╔══
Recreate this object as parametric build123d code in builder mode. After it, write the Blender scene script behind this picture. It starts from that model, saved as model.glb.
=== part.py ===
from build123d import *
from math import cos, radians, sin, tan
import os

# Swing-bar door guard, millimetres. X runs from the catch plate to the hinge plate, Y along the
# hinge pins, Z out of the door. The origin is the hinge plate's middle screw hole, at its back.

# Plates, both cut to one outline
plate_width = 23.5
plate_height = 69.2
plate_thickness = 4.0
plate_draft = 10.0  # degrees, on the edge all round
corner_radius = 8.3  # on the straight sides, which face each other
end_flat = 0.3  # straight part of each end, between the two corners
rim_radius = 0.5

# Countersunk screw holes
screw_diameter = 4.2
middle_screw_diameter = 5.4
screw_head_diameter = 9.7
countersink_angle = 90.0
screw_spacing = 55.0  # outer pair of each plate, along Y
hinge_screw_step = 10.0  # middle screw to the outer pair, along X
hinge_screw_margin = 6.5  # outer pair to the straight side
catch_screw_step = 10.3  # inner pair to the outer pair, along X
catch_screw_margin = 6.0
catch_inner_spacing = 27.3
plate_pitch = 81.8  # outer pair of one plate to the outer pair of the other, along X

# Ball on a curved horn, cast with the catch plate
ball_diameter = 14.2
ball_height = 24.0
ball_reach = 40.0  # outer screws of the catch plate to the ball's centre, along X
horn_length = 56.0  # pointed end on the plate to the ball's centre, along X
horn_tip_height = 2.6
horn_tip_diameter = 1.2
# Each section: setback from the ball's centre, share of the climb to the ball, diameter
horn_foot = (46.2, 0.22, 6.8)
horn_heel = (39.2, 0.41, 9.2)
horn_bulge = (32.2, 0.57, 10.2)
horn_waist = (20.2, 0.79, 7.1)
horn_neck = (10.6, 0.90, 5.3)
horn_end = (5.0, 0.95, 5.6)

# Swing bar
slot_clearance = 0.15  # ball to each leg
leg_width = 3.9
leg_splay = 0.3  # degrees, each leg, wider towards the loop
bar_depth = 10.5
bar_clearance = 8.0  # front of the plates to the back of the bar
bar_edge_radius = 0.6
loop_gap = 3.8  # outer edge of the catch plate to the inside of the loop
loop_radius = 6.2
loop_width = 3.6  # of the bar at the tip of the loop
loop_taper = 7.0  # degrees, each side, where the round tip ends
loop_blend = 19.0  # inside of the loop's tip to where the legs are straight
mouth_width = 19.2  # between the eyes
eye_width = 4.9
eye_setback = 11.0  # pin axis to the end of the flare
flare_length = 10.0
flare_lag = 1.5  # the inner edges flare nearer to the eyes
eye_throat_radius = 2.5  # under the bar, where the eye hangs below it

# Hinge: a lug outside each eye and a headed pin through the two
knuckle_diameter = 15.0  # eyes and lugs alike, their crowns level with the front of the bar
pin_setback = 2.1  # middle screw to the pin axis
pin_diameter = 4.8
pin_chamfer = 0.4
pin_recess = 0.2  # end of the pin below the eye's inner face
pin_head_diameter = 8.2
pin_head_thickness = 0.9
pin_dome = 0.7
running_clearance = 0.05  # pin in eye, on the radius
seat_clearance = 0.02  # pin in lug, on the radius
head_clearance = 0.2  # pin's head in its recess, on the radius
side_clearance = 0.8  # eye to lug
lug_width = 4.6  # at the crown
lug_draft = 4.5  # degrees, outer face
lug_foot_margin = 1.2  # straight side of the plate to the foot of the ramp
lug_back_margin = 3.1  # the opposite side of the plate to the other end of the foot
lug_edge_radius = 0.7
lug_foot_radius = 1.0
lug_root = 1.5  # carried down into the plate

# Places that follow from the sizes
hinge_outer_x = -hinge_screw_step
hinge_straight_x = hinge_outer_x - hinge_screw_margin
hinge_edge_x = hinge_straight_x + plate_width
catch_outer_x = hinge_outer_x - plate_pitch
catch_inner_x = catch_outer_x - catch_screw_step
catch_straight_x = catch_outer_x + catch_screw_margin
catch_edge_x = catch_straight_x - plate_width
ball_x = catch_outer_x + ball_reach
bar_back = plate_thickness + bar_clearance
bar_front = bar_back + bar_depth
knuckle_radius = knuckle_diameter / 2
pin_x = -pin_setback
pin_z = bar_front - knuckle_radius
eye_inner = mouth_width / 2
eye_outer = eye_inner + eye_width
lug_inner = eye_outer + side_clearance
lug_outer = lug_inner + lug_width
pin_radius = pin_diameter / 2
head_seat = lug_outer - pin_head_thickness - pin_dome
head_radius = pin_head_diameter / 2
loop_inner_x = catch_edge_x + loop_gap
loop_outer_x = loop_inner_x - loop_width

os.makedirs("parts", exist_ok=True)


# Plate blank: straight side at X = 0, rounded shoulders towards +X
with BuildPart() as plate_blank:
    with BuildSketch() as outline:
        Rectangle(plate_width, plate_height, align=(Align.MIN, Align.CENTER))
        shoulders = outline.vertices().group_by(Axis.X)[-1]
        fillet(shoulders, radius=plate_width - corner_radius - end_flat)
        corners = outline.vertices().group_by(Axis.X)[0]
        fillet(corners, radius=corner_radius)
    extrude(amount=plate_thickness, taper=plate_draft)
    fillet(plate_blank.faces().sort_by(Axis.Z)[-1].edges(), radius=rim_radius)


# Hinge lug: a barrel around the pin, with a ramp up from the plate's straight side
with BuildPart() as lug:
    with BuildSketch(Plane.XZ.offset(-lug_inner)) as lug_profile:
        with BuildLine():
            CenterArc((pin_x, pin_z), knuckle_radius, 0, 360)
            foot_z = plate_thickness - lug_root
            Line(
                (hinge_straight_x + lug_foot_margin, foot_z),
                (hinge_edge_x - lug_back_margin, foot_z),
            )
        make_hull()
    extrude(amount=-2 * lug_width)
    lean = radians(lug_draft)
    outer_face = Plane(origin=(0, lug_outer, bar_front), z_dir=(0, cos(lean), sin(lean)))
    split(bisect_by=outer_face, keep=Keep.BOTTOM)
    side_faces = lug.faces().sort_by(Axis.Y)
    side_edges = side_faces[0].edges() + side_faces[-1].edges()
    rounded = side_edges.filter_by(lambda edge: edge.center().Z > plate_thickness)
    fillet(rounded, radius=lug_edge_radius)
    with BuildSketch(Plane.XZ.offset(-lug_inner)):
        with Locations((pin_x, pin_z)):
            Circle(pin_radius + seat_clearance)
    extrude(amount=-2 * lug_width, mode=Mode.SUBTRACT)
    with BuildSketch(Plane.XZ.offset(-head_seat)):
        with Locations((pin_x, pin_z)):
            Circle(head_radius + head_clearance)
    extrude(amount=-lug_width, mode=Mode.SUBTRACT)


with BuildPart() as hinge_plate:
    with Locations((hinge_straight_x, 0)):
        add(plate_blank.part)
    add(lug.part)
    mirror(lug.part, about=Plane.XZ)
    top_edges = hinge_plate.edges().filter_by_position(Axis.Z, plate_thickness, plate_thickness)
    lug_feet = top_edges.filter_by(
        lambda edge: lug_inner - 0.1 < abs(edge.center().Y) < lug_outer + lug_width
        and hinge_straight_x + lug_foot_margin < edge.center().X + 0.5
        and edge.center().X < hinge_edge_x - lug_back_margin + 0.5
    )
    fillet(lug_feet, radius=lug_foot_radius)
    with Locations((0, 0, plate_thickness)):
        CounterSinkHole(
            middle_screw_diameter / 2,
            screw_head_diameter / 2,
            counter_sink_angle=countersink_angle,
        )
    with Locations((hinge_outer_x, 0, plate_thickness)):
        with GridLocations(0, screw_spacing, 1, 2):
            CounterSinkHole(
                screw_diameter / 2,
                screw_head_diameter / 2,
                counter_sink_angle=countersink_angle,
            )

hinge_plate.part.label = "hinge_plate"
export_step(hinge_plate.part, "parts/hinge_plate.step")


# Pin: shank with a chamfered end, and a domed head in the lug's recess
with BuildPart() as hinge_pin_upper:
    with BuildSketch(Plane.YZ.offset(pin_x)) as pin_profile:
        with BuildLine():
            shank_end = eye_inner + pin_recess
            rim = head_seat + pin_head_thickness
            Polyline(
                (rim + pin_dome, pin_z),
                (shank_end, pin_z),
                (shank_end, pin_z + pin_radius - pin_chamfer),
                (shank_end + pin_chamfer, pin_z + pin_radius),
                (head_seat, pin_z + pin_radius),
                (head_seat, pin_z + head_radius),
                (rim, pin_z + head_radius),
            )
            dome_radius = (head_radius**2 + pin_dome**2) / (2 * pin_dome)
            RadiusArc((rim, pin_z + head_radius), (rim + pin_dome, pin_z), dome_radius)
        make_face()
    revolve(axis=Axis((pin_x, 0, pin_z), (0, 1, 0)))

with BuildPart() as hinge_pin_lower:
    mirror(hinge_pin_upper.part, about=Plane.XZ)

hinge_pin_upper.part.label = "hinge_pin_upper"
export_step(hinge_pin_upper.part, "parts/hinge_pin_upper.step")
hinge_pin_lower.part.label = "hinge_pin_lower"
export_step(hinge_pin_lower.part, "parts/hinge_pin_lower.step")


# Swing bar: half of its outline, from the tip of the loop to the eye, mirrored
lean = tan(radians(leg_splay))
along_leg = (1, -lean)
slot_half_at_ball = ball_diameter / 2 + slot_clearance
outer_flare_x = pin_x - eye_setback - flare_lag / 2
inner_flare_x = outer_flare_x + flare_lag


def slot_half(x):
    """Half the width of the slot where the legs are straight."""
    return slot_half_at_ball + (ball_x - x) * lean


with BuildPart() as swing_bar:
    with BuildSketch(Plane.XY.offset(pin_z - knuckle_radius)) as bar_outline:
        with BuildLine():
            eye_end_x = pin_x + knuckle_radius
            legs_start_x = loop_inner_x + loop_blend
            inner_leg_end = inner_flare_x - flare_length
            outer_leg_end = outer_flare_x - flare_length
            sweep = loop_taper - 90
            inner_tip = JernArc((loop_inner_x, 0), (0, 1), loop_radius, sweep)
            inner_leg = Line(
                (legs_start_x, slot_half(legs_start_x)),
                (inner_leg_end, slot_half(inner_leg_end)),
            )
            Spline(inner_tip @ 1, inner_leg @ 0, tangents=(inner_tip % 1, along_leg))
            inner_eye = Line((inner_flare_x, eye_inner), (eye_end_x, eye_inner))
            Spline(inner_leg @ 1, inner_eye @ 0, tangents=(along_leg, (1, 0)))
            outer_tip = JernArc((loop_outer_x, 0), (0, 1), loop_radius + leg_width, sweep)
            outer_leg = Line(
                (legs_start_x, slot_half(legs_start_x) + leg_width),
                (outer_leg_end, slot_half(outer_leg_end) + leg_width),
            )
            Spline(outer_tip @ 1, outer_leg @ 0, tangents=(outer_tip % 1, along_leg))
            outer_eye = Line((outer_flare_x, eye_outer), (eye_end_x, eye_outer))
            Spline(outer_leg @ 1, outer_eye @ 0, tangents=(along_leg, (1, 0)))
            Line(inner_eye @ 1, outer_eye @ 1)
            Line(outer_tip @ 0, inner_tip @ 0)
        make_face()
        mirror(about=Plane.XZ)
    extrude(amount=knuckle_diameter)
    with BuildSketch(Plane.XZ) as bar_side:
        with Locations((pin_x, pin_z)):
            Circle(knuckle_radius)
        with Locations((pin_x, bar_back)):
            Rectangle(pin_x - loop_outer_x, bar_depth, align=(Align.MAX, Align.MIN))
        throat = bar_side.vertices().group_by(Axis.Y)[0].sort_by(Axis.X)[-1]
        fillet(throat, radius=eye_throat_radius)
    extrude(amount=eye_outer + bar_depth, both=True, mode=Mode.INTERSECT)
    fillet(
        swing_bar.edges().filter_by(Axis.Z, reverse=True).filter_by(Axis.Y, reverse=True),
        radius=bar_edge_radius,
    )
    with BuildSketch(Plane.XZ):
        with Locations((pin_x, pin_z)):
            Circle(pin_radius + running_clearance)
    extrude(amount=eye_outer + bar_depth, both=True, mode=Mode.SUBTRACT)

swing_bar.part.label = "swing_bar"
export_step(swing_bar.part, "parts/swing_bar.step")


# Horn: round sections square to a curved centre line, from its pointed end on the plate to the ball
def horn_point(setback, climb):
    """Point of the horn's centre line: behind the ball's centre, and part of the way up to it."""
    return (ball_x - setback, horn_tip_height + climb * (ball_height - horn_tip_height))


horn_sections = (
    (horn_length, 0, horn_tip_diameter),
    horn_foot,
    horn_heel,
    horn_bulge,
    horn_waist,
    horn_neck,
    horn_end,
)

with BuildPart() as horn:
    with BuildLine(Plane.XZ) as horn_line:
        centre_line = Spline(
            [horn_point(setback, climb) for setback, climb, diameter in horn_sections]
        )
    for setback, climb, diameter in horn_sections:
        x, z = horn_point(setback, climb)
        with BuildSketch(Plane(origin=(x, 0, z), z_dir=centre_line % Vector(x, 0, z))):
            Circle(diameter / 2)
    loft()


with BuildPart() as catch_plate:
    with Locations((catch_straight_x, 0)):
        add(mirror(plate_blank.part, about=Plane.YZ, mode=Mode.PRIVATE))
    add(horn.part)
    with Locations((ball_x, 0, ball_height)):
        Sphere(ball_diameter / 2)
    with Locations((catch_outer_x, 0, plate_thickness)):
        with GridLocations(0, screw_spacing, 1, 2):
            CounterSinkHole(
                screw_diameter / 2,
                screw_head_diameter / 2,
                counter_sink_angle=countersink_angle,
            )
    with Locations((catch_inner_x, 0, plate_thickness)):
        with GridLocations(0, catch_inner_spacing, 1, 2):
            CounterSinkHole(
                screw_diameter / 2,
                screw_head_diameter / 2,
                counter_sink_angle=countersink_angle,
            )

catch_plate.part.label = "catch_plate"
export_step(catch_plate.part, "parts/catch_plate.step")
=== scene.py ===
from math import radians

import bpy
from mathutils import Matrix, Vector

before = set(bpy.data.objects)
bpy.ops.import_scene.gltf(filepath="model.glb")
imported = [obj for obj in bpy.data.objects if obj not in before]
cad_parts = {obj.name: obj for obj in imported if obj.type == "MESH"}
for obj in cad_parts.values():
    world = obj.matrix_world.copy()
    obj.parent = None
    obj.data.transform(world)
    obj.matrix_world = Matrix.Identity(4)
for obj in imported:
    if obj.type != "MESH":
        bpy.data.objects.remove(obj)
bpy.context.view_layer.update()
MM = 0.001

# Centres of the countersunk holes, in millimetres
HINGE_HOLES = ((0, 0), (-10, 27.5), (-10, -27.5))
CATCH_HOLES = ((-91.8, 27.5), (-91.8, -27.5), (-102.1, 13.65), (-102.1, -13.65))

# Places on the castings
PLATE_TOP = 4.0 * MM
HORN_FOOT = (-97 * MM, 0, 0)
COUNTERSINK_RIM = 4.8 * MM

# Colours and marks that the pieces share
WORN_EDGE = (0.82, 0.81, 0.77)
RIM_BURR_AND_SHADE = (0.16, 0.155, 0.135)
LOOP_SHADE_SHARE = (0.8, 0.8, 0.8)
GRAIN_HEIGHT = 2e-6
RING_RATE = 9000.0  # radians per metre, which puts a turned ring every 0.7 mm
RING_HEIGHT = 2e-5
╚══
> PROBLEM DETAILS: Each line from the one containing "add(horn.part)" through the one containing "COUNTERSINK_RIM = 4.8 * MM" must be retyped exactly, the first and last of these included.

> THE RESPONSE:
    add(horn.part)
    with Locations((ball_x, 0, ball_height)):
        Sphere(ball_diameter / 2)
    with Locations((catch_outer_x, 0, plate_thickness)):
        with GridLocations(0, screw_spacing, 1, 2):
            CounterSinkHole(
                screw_diameter / 2,
                screw_head_diameter / 2,
                counter_sink_angle=countersink_angle,
            )
    with Locations((catch_inner_x, 0, plate_thickness)):
        with GridLocations(0, catch_inner_spacing, 1, 2):
            CounterSinkHole(
                screw_diameter / 2,
                screw_head_diameter / 2,
                counter_sink_angle=countersink_angle,
            )

catch_plate.part.label = "catch_plate"
export_step(catch_plate.part, "parts/catch_plate.step")
=== scene.py ===
from math import radians

import bpy
from mathutils import Matrix, Vector

before = set(bpy.data.objects)
bpy.ops.import_scene.gltf(filepath="model.glb")
imported = [obj for obj in bpy.data.objects if obj not in before]
cad_parts = {obj.name: obj for obj in imported if obj.type == "MESH"}
for obj in cad_parts.values():
    world = obj.matrix_world.copy()
    obj.parent = None
    obj.data.transform(world)
    obj.matrix_world = Matrix.Identity(4)
for obj in imported:
    if obj.type != "MESH":
        bpy.data.objects.remove(obj)
bpy.context.view_layer.update()
MM = 0.001

# Centres of the countersunk holes, in millimetres
HINGE_HOLES = ((0, 0), (-10, 27.5), (-10, -27.5))
CATCH_HOLES = ((-91.8, 27.5), (-91.8, -27.5), (-102.1, 13.65), (-102.1, -13.65))

# Places on the castings
PLATE_TOP = 4.0 * MM
HORN_FOOT = (-97 * MM, 0, 0)
COUNTERSINK_RIM = 4.8 * MM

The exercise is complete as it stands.